The hash search in the rzip phase of lrzip moves progressively along the file offset, and the match lengths are up to 65536 bytes long. So I changed my 2 sliding buffers to have the one large one move along with the progressive file offset, and the smaller one to be 65536 bytes long. Well the results were dramatic. Instead of being 100 times slower, my first attempt showed it to be 3 times slower. So I cleaned it up and started benchmarking. Not only was it faster than the earlier implementation, surprisingly, sometimes it's faster to compress with it enabled than not! So it was clear I was onto a winner. I tried a few different memory configuration machines and different file sizes, and I can see that as the amount of redundancy goes up in the original file, and as the file deviates further from the ram size, it slows down more and more, but it's still a usable speed.
Using the classic 10GB virtual image file on an 8GB machine example, here's how it fared with the various options:
Options Size Compress Decompress -l 1793312108 5m13s 3m12s -lM 1413268368 4m18s 2m54s -lU 1413268368 6m05s 2m54s
Not bad at all really, considering it manages to mmap about 5.5GB and then the other 4.5GB depends on the sliding feature to work.
So I fixed a swag of other things, updated the docs and made all new benchmarks, and decided I couldn't sit on it any longer. At some stage you have to release, so version 0.5.1 is out, with the goodness of unlimited size compression windows, unconstrained by ram.

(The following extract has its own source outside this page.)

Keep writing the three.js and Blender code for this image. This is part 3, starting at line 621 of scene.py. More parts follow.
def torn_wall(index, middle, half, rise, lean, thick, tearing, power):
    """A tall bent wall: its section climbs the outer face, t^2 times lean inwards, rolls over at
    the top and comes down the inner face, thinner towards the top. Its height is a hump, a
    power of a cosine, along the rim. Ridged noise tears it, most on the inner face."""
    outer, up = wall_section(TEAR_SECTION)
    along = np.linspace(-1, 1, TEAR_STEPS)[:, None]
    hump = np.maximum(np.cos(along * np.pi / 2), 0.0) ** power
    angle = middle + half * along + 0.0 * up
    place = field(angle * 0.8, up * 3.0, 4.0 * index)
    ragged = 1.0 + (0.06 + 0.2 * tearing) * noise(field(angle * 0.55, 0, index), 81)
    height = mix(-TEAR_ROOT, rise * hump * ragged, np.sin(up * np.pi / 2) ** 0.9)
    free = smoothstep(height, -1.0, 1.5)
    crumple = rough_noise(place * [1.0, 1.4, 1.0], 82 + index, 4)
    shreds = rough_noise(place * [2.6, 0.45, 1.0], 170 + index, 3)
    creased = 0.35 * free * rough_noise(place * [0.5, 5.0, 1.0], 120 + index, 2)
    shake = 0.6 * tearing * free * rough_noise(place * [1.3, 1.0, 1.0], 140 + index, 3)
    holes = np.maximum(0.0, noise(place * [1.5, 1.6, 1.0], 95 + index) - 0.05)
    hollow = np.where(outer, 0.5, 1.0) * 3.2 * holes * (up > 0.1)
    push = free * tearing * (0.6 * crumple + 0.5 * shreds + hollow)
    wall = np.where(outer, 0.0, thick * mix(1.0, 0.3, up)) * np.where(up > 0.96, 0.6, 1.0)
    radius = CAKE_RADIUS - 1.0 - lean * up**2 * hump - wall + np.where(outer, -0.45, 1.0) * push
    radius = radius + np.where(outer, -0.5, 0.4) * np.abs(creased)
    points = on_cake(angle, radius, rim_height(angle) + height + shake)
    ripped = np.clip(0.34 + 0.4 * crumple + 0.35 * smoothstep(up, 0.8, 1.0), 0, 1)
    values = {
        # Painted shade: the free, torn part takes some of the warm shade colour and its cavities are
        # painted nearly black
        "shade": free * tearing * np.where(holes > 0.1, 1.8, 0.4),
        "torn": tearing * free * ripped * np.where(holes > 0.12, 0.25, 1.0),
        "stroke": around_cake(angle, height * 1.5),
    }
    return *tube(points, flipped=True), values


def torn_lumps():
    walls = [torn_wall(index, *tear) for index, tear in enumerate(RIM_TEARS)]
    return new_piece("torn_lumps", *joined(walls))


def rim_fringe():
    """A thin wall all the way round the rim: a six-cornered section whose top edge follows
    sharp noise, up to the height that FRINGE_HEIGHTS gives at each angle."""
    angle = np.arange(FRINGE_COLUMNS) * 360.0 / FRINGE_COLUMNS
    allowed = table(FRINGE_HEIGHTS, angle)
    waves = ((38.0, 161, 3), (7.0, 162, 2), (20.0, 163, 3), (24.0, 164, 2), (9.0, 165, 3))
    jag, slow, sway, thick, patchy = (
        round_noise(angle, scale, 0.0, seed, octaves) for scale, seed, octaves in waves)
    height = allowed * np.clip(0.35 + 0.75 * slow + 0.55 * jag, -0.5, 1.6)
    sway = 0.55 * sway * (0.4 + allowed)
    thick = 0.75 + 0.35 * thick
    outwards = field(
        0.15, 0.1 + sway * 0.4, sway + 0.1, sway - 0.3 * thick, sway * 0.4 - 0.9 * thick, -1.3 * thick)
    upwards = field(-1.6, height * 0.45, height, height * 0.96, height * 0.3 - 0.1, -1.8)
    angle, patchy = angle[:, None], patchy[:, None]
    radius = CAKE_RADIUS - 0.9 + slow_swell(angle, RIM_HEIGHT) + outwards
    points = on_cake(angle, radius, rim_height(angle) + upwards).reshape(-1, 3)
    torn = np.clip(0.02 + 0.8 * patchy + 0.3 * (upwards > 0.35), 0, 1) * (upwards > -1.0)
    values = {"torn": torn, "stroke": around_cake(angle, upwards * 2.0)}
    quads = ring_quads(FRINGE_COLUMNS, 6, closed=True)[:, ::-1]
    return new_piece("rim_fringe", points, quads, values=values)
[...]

EDIT: Updated link to 0.5.2
Here's some more fun benchmarks:
These are benchmarks performed on a 2.53Ghz dual core Intel Core2 with 4GB ram using lrzip v0.5.1. Note that it was running with a 32 bit userspace so only 2GB addressing was possible. However the benchmark was run with the -U option allowing the whole file to be treated as one large compression window.
Tarball of 6 consecutive kernel trees, linux-2.6.31 to linux-2.6.36
Compression Size Percentage Compress Decompress None 2373713920 100 7z 344088002 14.5 17m26s 1m22s lrzip -l 223130711 9.4 05m21s 1m01s lrzip -U 73356070 3.1 08m53s 43s lrzip -Ul 158851141 6.7 04m31s 35s lrzip -Uz 62614573 2.6 24m42s 25m30s
Update:Again I managed to break the Darwin build in 0.5.1. This time it's a simple missing ; at the end of line 536 in main.c . I'll confirm that it works otherwise on Darwin and do a quick bump to a new version. (edit:done)
EDIT: Just for grins, I tried compressing a 50GB freenet datastore on the 8GB ram machine with just the one window as a test. It succeeded with flying colours in about 2 hours. Given the nature of the data that is of very low compressibility due to all being encrypted, and the window being more than 6* the size of the ram.
Compression Ratio: 1.022. Average Compression Speed: 7.266MB/s.
Total time: 01:59:3563.609
It also decompressed fine:
Total time: 01:02:3566.894
Note that it was on an external USB hard drive which isn't the fastest thing to read/write from and reading and writing 50GB to the same drive probably would take an hour itself, so that's why it takes so long. The compression time frame looks good in light of that :)